DiSCo: LLM Knowledge Distillation for Efficient Sparse Retrieval in Conversational Search
Simon Lupart, Mohammad Aliannejadi, Evangelos Kanoulas
TL;DR
DiSCo tackles efficiency challenges in conversational search by avoiding heavy LLM inference for retrieval. It introduces a score-level distillation framework that unifies context modeling and retrieval, distilling similarity scores between rewritten queries and documents instead of enforcing a fixed representation. The approach supports multiple teachers and a fusion mechanism, yielding state-of-the-art results on five CS datasets in both in-domain and out-of-domain settings, with notable gains in recall and improved sparsity control. DiSCo demonstrates robustness to teacher quality and offers practical efficiency by reducing reliance on LLM calls while maintaining high retrieval performance.
Abstract
Conversational Search (CS) involves retrieving relevant documents from a corpus while considering the conversational context, integrating retrieval with context modeling. Recent advancements in Large Language Models (LLMs) have significantly enhanced CS by enabling query rewriting based on conversational context. However, employing LLMs during inference poses efficiency challenges. Existing solutions mitigate this issue by distilling embeddings derived from human-rewritten queries, focusing primarily on learning the context modeling task. These methods, however, often separate the contrastive retrieval task from the distillation process, treating it as an independent loss term. To overcome these limitations, we introduce DiSCo (Distillation of Sparse Conversational retrieval), a novel approach that unifies retrieval and context modeling through a relaxed distillation objective. Instead of relying exclusively on representation learning, our method distills similarity scores between conversations and documents, providing more freedom in the representation space and better leveraging the contrastive nature of document relevance.
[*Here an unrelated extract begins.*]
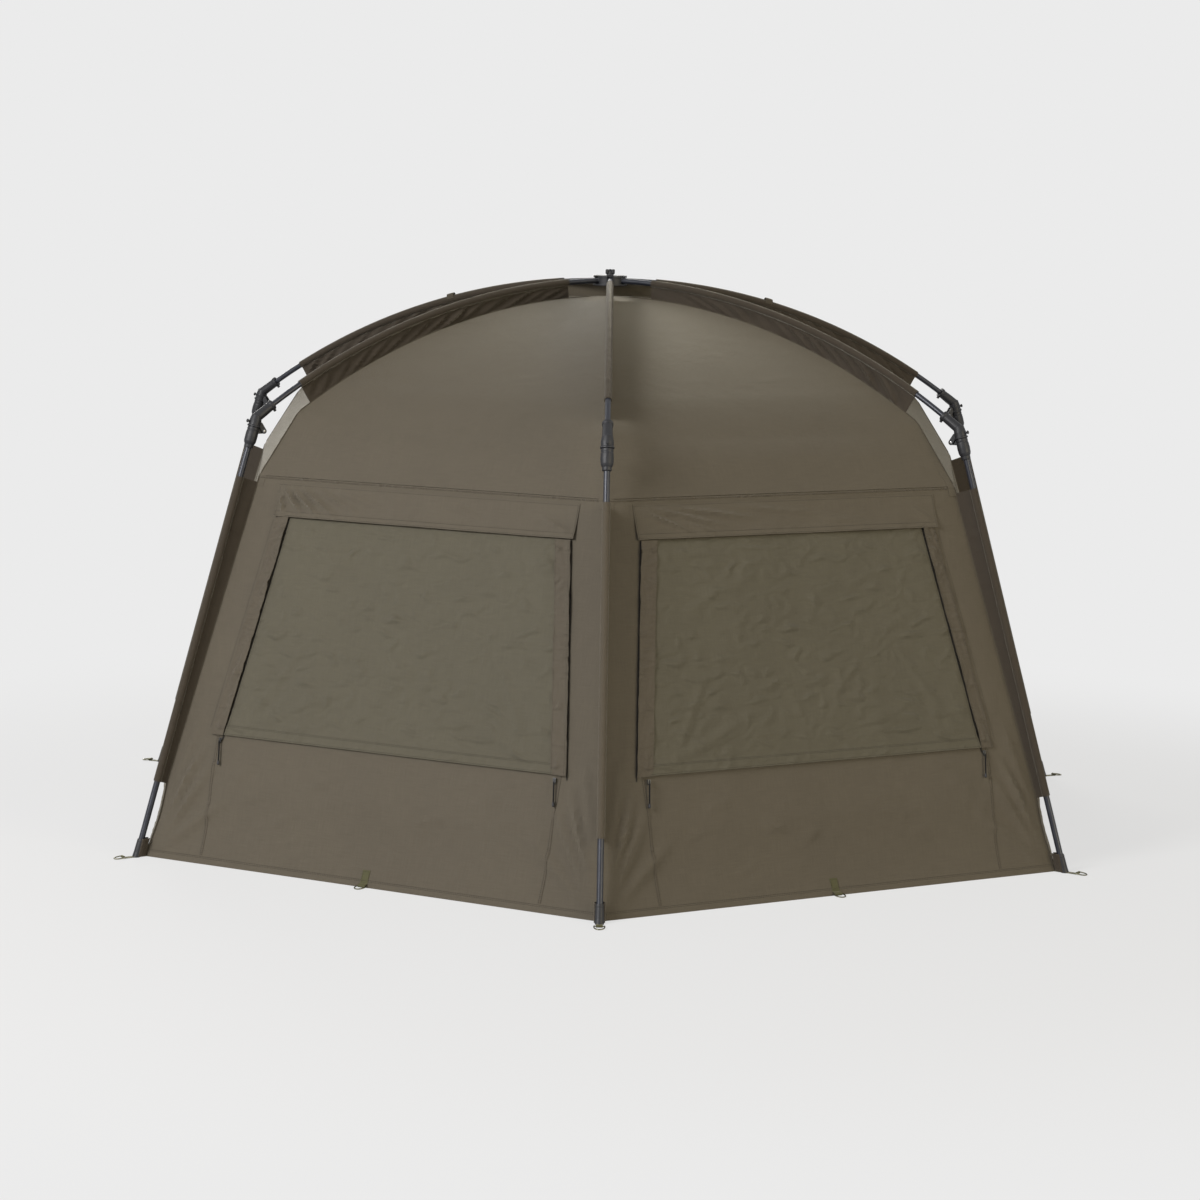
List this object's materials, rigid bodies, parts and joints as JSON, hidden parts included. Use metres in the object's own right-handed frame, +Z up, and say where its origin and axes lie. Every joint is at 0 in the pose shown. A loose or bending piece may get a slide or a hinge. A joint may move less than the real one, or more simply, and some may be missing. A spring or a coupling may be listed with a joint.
{
  "type": "bivvy tent",
  "caption": "Pop-up fishing shelter: hub and hinged-pole frame with a fabric canopy hung inside it, zipped rear window covers, a lifting door and peg rings.",
  "frame": {"origin": "on the ground under the middle of the footprint's bounding box", "axes": "+Z up, the rear leg points to -Y, the door faces +Y, +X to the right seen from the rear"},
  "size_m": [2.4682, 1.8372, 1.3453],
  "materials": {
    "charcoal_plastic": "moulded, lightly grained",
    "coated_pole": "dark blue-grey coated tube",
    "canopy_fabric": "grey-brown coated polyester, plain weave",
    "sleeve_fabric": "dark brown polyester",
    "cover_fabric": "olive polyester, softly creased",
    "zip_black": "black moulded slider with cord pull",
    "ring_steel": "bare wire"
  },
  "bodies": {
    "root": {"hub_base": "charcoal_plastic", "hub_top": "charcoal_plastic", "hub_knob": "charcoal_plastic", "canopy_roof": "canopy_fabric", "wall_rear_left": "canopy_fabric", "wall_rear_right": "canopy_fabric", "wall_side_left": "canopy_fabric", "wall_side_right": "canopy_fabric", "wall_front": "canopy_fabric"},
    "upper_leg_rear": {"upper_pole_rear": "coated_pole", "elbow_upper_rear": "charcoal_plastic", "upper_sleeve_rear": "sleeve_fabric"},
    "lower_leg_rear": {"elbow_lower_rear": "charcoal_plastic", "lower_pole_rear": "coated_pole", "lower_sleeve_rear": "sleeve_fabric"},
    "button_rear": {"release_button_rear": "charcoal_plastic"},
    "foot_ring_rear": {"peg_ring_rear": "ring_steel"},
    "upper_leg_mid_left": {"upper_pole_mid_left": "coated_pole", "elbow_upper_mid_left": "charcoal_plastic", "upper_sleeve_mid_left": "sleeve_fabric"},
    "lower_leg_mid_left": {"elbow_lower_mid_left": "charcoal_plastic", "lower_pole_mid_left": "coated_pole", "lower_sleeve_mid_left": "sleeve_fabric"},
    "button_mid_left": {"release_button_mid_left": "charcoal_plastic"},
    "foot_ring_mid_left": {"peg_ring_mid_left": "ring_steel"},
    "upper_leg_mid_right": {"upper_pole_mid_right": "coated_pole", "elbow_upper_mid_right": "charcoal_plastic", "upper_sleeve_mid_right": "sleeve_fabric"},
    "lower_leg_mid_right": {"elbow_lower_mid_right": "charcoal_plastic", "lower_pole_mid_right": "coated_pole", "lower_sleeve_mid_right": "sleeve_fabric"},
    "button_mid_right": {"release_button_mid_right": "charcoal_plastic"},
    "foot_ring_mid_right": {"peg_ring_mid_right": "ring_steel"},
    "upper_leg_front_left": {"upper_pole_front_left": "coated_pole", "elbow_upper_front_left": "charcoal_plastic", "upper_sleeve_front_left": "sleeve_fabric"},
    "lower_leg_front_left": {"elbow_lower_front_left": "charcoal_plastic", "lower_pole_front_left": "coated_pole", "lower_sleeve_front_left": "sleeve_fabric"},
    "button_front_left": {"release_button_front_left": "charcoal_plastic"},
    "foot_ring_front_left": {"peg_ring_front_left": "ring_steel"},
    "upper_leg_front_right": {"upper_pole_front_right": "coated_pole", "elbow_upper_front_right": "charcoal_plastic", "upper_sleeve_front_right": "sleeve_fabric"},
    "lower_leg_front_right": {"elbow_lower_front_right": "charcoal_plastic", "lower_pole_front_right": "coated_pole", "lower_sleeve_front_right": "sleeve_fabric"},
    "button_front_right": {"release_button_front_right": "charcoal_plastic"},
    "foot_ring_front_right": {"peg_ring_front_right": "ring_steel"},
    "cover_rear_left": {"window_cover_rear_left": "cover_fabric"},
    "slider_rear_left_a": {"zip_slider_rear_left_a": "zip_black"},
    "slider_rear_left_b": {"zip_slider_rear_left_b": "zip_black"},
    "hem_ring_rear_left": {"peg_ring_rear_left": "ring_steel"},
    "cover_rear_right": {"window_cover_rear_right": "cover_fabric"},
    "slider_rear_right_a": {"zip_slider_rear_right_a": "zip_black"},
    "slider_rear_right_b": {"zip_slider_rear_right_b": "zip_black"},
    "hem_ring_rear_right": {"peg_ring_rear_right": "ring_steel"},
    "door": {"door": "canopy_fabric"},
    "door_slider_a": {"door_slider_a": "zip_black"},
    "door_slider_b": {"door_slider_b": "zip_black"}
  },
  "joints": [
    {"name": "hub_hinge_rear", "type": "hinge", "parent": "root", "child": "upper_leg_rear", "pos_m": [0, 0.38313, 1.317], "axis": [-1, 0, 0], "range_deg": [0, 95], "deforming": ["canopy_roof", "wall_rear_left", "wall_rear_right", "wall_side_left", "wall_side_right", "wall_front", "window_cover_rear_left", "window_cover_rear_right", "door"]},
    {"name": "elbow_rear", "type": "hinge", "parent": "upper_leg_rear", "child": "lower_leg_rear", "pos_m": [0, -0.53967, 0.97235], "axis": [1, 0, 0], "range_deg": [0, 118.75]},
    {"name": "release_rear", "type": "slide", "parent": "upper_leg_rear", "child": "button_rear", "axis": [0, 0.9569, -0.2904], "range_m": [0, 0.0035], "stiffness_N_per_m": 300, "springref_m": -0.002},
    {"name": "foot_ring_swing_rear", "type": "hinge", "parent": "lower_leg_rear", "child": "foot_ring_rear", "pos_m": [0, -0.89487, 0.0034], "axis": [-1, 0, 0], "range_deg": [0, 85]},
    {"name": "hub_hinge_mid_left", "type": "hinge", "parent": "root", "child": "upper_leg_mid_left", "pos_m": [-0.02676, 0.39759, 1.317], "axis": [-0.5481, 0.8364, 0], "range_deg": [0, 95]},
    {"name": "elbow_mid_left", "type": "hinge", "parent": "upper_leg_mid_left", "child": "lower_leg_mid_left", "pos_m": [-0.79858, -0.10824, 0.97235], "axis": [0.5481, -0.8364, 0], "range_deg": [0, 118.75]},
    {"name": "release_mid_left", "type": "slide", "parent": "upper_leg_mid_left", "child": "button_mid_left", "axis": [0.8003, 0.5245, -0.2904], "range_m": [0, 0.0035], "stiffness_N_per_m": 300, "springref_m": -0.002},
    {"name": "foot_ring_swing_mid_left", "type": "hinge", "parent": "lower_leg_mid_left", "child": "foot_ring_mid_left", "pos_m": [-1.09566, -0.30294, 0.0034], "axis": [-0.5481, 0.8364, 0], "range_deg": [0, 85]},
    {"name": "hub_hinge_mid_right", "type": "hinge", "parent": "root", "child": "upper_leg_mid_right", "pos_m": [0.02676, 0.39759, 1.317], "axis": [-0.5481, -0.8364, 0], "range_deg": [0, 95]},
    {"name": "elbow_mid_right", "type": "hinge", "parent": "upper_leg_mid_right", "child": "lower_leg_mid_right", "pos_m": [0.79858, -0.10824, 0.97235], "axis": [0.5481, 0.8364, 0], "range_deg": [0, 118.75]},
    {"name": "release_mid_right", "type": "slide", "parent": "upper_leg_mid_right", "child": "button_mid_right", "axis": [-0.8003, 0.5245, -0.2904], "range_m": [0, 0.0035], "stiffness_N_per_m": 300, "springref_m": -0.002},
    {"name": "foot_ring_swing_mid_right", "type": "hinge", "parent": "lower_leg_mid_right", "child": "foot_ring_mid_right", "pos_m": [1.09566, -0.30294, 0.0034], "axis": [-0.5481, -0.8364, 0], "range_deg": [0, 85]},
    {"name": "hub_hinge_front_left", "type": "hinge", "parent": "root", "child": "upper_leg_front_left", "pos_m": [-0.02966, 0.42716, 1.317], "axis": [0.3757, 0.9267, 0], "range_deg": [0, 95]},
    {"name": "elbow_front_left", "type": "hinge", "parent": "upper_leg_front_left", "child": "lower_leg_front_left", "pos_m": [-0.88484, 0.77389, 0.97235], "axis": [-0.3757, -0.9267, 0], "range_deg": [0, 118.75]},
    {"name": "release_front_left", "type": "slide", "parent": "upper_leg_front_left", "child": "button_front_left", "axis": [0.8868, -0.3595, -0.2904], "range_m": [0, 0.0035], "stiffness_N_per_m": 300, "springref_m": -0.002},
    {"name": "foot_ring_swing_front_left", "type": "hinge", "parent": "lower_leg_front_left", "child": "foot_ring_front_left", "pos_m": [-1.21401, 0.90735, 0.0034], "axis": [0.3757, 0.9267, 0], "range_deg": [0, 85]},
    {"name": "hub_hinge_front_right", "type": "hinge", "parent": "root", "child": "upper_leg_front_right", "pos_m": [0.02966, 0.42716, 1.317], "axis": [0.3757, -0.9267, 0], "range_deg": [0, 95]},
    {"name": "elbow_front_right", "type": "hinge", "parent": "upper_leg_front_right", "child": "lower_leg_front_right", "pos_m": [0.88484, 0.77389, 0.97235], "axis": [-0.3757, 0.9267, 0], "range_deg": [0, 118.75]},
    {"name": "release_front_right", "type": "slide", "parent": "upper_leg_front_right", "child": "button_front_right", "axis": [-0.8868, -0.3595, -0.2904], "range_m": [0, 0.0035], "stiffness_N_per_m": 300, "springref_m": -0.002},
    {"name": "foot_ring_swing_front_right", "type": "hinge", "parent": "lower_leg_front_right", "child": "foot_ring_front_right", "pos_m": [1.21401, 0.90735, 0.0034], "axis": [0.3757, -0.9267, 0], "range_deg": [0, 85]},
    {"name": "cover_lift_rear_left", "type": "hinge", "parent": "lower_leg_rear", "child": "cover_rear_left", "pos_m": [-0.41603, -0.35495, 0.7785], "axis": [-0.8798, 0.4753, 0], "range_deg": [0, 120]},
    {"name": "zip_rear_left_a", "type": "slide", "parent": "lower_leg_rear", "child": "slider_rear_left_a", "axis": [0.2678, 0.1755, 0.9474], "range_m": [0, 0.46]},
    {"name": "zip_rear_left_b", "type": "slide", "parent": "lower_leg_rear", "child": "slider_rear_left_b", "axis": [0, 0.3202, 0.9474], "range_m": [0, 0.46]},
    {"name": "hem_ring_swing_rear_left", "type": "hinge", "parent": "lower_leg_rear", "child": "hem_ring_rear_left", "pos_m": [-0.52701, -0.56036, 0.0034], "axis": [-0.8798, 0.4753, 0], "range_deg": [0, 70]},
    {"name": "cover_lift_rear_right", "type": "hinge", "parent": "lower_leg_mid_right", "child": "cover_rear_right", "pos_m": [0.41603, -0.35495, 0.7785], "axis": [-0.8798, -0.4753, 0], "range_deg": [0, 120]},
    {"name": "zip_rear_right_a", "type": "slide", "parent": "lower_leg_mid_right", "child": "slider_rear_right_a", "axis": [0, 0.3202, 0.9474], "range_m": [0, 0.46]},
    {"name": "zip_rear_right_b", "type": "slide", "parent": "lower_leg_mid_right", "child": "slider_rear_right_b", "axis": [-0.2678, 0.1755, 0.9474], "range_m": [0, 0.46]},
    {"name": "hem_ring_swing_rear_right", "type": "hinge", "parent": "lower_leg_mid_right", "child": "hem_ring_rear_right", "pos_m": [0.52701, -0.56036, 0.0034], "axis": [-0.8798, -0.4753, 0], "range_deg": [0, 70]},
    {"name": "door_lift", "type": "hinge", "parent": "lower_leg_front_left", "child": "door", "pos_m": [0, 0.78687, 0.789], "axis": [1, 0, 0], "range_deg": [0, 120]},
    {"name": "door_zip_a", "type": "slide", "parent": "lower_leg_front_left", "child": "door_slider_a", "axis": [-0.1611, -0.1243, 0.9791], "range_m": [0, 0.66]},
    {"name": "door_zip_b", "type": "slide", "parent": "lower_leg_front_left", "child": "door_slider_b", "axis": [0.1611, -0.1243, 0.9791], "range_m": [0, 0.66]}
  ],
  "couplings": [
    {"joint": "elbow_rear", "follows": "hub_hinge_rear", "ratio": 1.25},
    {"joint": "hub_hinge_mid_left", "follows": "hub_hinge_rear", "ratio": 1},
    {"joint": "elbow_mid_left", "follows": "hub_hinge_rear", "ratio": 1.25},
    {"joint": "hub_hinge_mid_right", "follows": "hub_hinge_rear", "ratio": 1},
    {"joint": "elbow_mid_right", "follows": "hub_hinge_rear", "ratio": 1.25},
    {"joint": "hub_hinge_front_left", "follows": "hub_hinge_rear", "ratio": 1},
    {"joint": "elbow_front_left", "follows": "hub_hinge_rear", "ratio": 1.25},
    {"joint": "hub_hinge_front_right", "follows": "hub_hinge_rear", "ratio": 1},
    {"joint": "elbow_front_right", "follows": "hub_hinge_rear", "ratio": 1.25}
  ]
}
Extensive experiments on Learned Sparse Retrieval (LSR) across five CS datasets demonstrate that DiSCo achieves substantial improvements in both in-domain and out-of-domain retrieval tasks, achieving up to a six-point gain in recall for out-of-domain datasets over state-of-the-art methods. Additionally, DiSCo employs a multi-teacher distillation strategy, using multiple LLMs as teachers, further enhancing performance and surpassing the individual teachers in in-domain settings. Furthermore, analysis of model sparsity reveals that DiSCo allows for more effective control over the sparsity of the trained models.